Halbuki AKP’de herkesin bir tek refiki var o da Recep Tayyip Erdoğan’dır. Herkesin diğer kişilerle yol arkadaşlığı ona bağlıdır. Onunla iyi ilişkiler herkesle kurulmuş iyi ilişkiler demektir. Sistem böyle işlemektedir. Bireyler orada tek başına bir hiçtir ve birbirleriyle refiklikleri de söz konusu değildir.
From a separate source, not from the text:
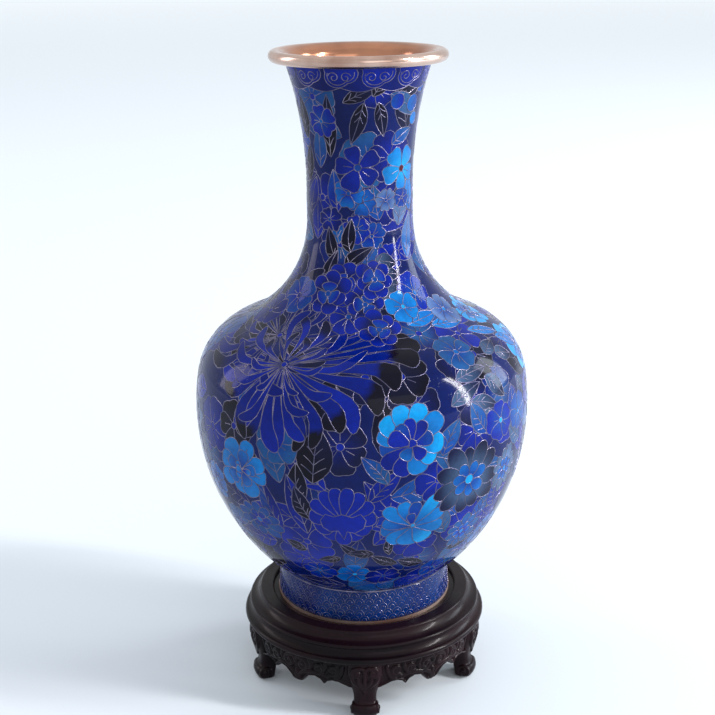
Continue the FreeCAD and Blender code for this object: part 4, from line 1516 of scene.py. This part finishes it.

AKP iradesinin saraydan yönetilen tek kişi hareketi olduğunun farkına varamaması, Davutoğlu’nun yanıltmıştır. Bir hareket düşünün ki eğik bir baş ile birbiri ardı sıra dizilmişleri izlemek, partinin mensuplarına biçtiği temel rol olsun. Böyle bir yerde kişi makamını ve konumunu korumak istiyorsa sürekli tepeye bakmak ve onun öngördüğü kadar var olmak zorundadır.
Gerçekte bu yalnız AKP’de değil değişik versiyonlarıyla diğer siyasi partilerde de vardır.
Yol arkadaşı gördükleri tarafından terk edilmek!
Davutoğlu, önce yol arkadaşı olarak gördükleri tarafından terk edilmiştir. Sonra da yol arkadaşı sandığı ve “biat-itaat” esasına göre bağlı olduğu mekanizma kendisini harcamıştır.
Siyasette hiçbir şey alternatif ya da potansiyel görünmekten daha tehlikeli değildir. Gölgeden çıkanlar, gölge edene bağlı olduklarını her nefes alışında ortaya koymak durumundadırlar.
Bu bağlamda Erdoğan’ın “emanetçi bir başbakan istemiyorum” sözlerini ciddiye almasının Davutoğlu’nun sonunu getirdiği anlaşılıyor. AKP içinde “Hocacı-Reisci” şeklinde söylemin ortaya çıkmış olması bile Sarayın rahatsız olması için yeterliydi.
Cumhurbaşkanı Erdoğan’ın AKP’yi teslim ettiği Davutoğlu’ndan birbiriyle ilişkili bir tek beklentisi vardı. O da “Başkanlık” sistemini içeren “Yeni Anayasa”yı bir an önce TBMM’ye getirmesiydi. Başbakan Davutoğlu’nun Yeni Anayasa konusundaki girişimleri Cumhurbaşkanı Erdoğan tarafından yeterli görülmedi. Bir de Davutoğlu’nun “Yeni Anayasayı demlenmeye bıraktığını” açıklaması sonunu getirmiştir.
Gölgede kalması gerekenler, güneşe çıkınca onları gölgeleyenlerin tehdidi altına girerler.
Cumhurbaşkanı Erdoğan, başkanlık hesabıyla Başbakana belirli sınırlar içinde hükmetme özgürlüğü tanımıştı. Sınırların aşılması istifa ile sonuçlandı.
Yalnız ihtilaller çocuklarını yemez!